Sementara itu pemanfaatan hutan bagi kesejahteraan masyarakat yang lestari harus tetap dilaksanakan karena kelestarian lingkungan yang tidak mensejahterakan masyarakat adalah tidak berguna.

Kemparpostel menurut surat kabar SINDO tgl. 9 Maret 2010 memberitakan bahwa telah menetapkan 10 obyek wisata baru selain Bali untuk dikembangkan dalam tahun ini. Ke 10 obyek tersebut adalah Kepulauan Riau, Sumatera utara, Sumatera Barat, Sumatera Selatan, Nusa Tenggara Barat, Nusa Tenggara Timur dan Papua Barat.

Dari hal ini yang masih penting untuk dicermati adalah kegiatan apa yang dilakukan. Disamping itu apakah sudah memadai untuk menarik wisatawan, baik wisnus maupun wisman, hal mana terkait erat dengan besarnya anggaran yang disediakan.


Jika kita lihat profil masyarakat Indonesia dalam kaitannya dengan minat wisata, maka wisata rekreasi umum masih paling diminati. Wisata alam dalam arti untuk menikmati keindahan alam - apalagi wisata petualangan - masih merupakan porsi yang kecil. Dengan demikian menggunakan anggaran belanja yang masih terbatas untuk membangun obyek wisata alam akan mendapat prioritas lanjutan, bukan prioritas utama. Hal itu berhubungan dengan cepat-tidaknya investasi yang dikeluarkan akan kembali.


Dengan pertimbangan itu maka kita belum dapat mengharapkan bahwa hasil hutan yang bukan jasa - yaitu kayu, getah2, buah2-an dan lain - segera digantikan dengan hasil2 non-kayu, apalagi jasa lingkungan. Banyak LSM memang yang menyuarakan bahwa kita akan memperoleh dana yang besar dari menjual jasa lingkungan melalui pasar karbon, tetapi itu masih entah kapan dan dengan syarat2 apa. Harga dan persyaratan tersebut masih menunggu hasil konperensi2 perubahan iklim yang akan diselenggarakan di Meksiko tahun ini dan tempat2 lain di tahun yang akan datang. Masih belum pasti kapan akan siap untuk kita nikmati. Apakah rakyat harus menunggu terus ??? Tentu tidak dapat !!! Jadi kita harus memanfaatkan potensi hasil2 kayu dan hasil fisik lainnya sambil membangun hutan2 yang rusak sebagai persiapan menjual karbon nantinya.




2 comments:

  1. Bpk Wardono Saleh yb,

    Menarik membaca tulisan tsb. Yg tidak sabar bagi terutama bagi para analis kebijakan sebenarnya adalah bentuk2 kebijakan apa yg sesuai dengan fenomena yg demikian itu.

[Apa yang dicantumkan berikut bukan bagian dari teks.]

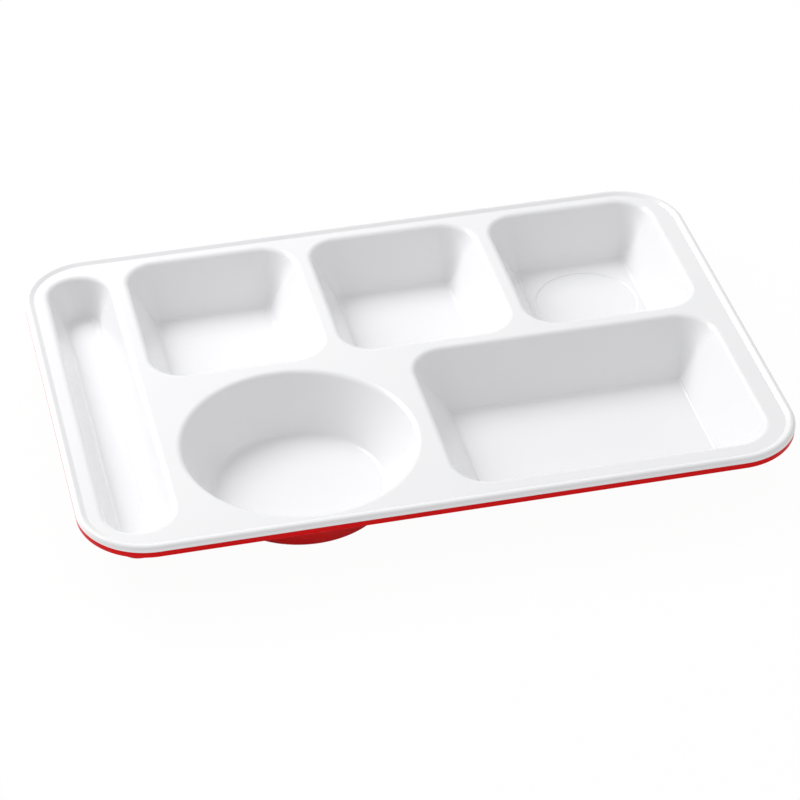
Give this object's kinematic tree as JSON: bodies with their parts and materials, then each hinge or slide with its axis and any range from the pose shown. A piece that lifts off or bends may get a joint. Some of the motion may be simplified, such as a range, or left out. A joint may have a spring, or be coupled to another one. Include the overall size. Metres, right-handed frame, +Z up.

    Hal lebih mendasar adalah apa masalahnya? Disini para analis biasanya menemukan kenyataan bahwa masalah yg didefinisikan oleh para pengambil kebijakan itu keliru. Maka kebijakanpun biasanya tidak manjur. Ibarat dokter, salah mendiaknosa penyakitnya, sehingga obatpun tidak manjur, bahkan membahayakan.

    Dalam email yg sampaikan bagaimana "Masalah mendefinisikan Masalah" menyelimuti kehidupan kehutanan.

    Salam,
    HK.

    ReplyDelete
  2. Indonesia memang masih harus banyak belajar. Satu diantaranya adalah belajar tidak korupsi (yg berlebihan?) Keinginan korupsi menutup pandangan bathin sehingga tidak dapat melihat persoalannya dg jernih. Akibatnya langkah solusinya meleset.
    Jumlah wisatawan asing belum banyak bertambah. Data s/d Sept '11 hanya naik sedikit saja. sedemikian jauh belum terdengar tindakan apa yg sudah diambil Pemerintah dalam pelaksanaan promosi 10 obyek baru diatas. Mudah2an karena saya kurang mengikuti saja (???)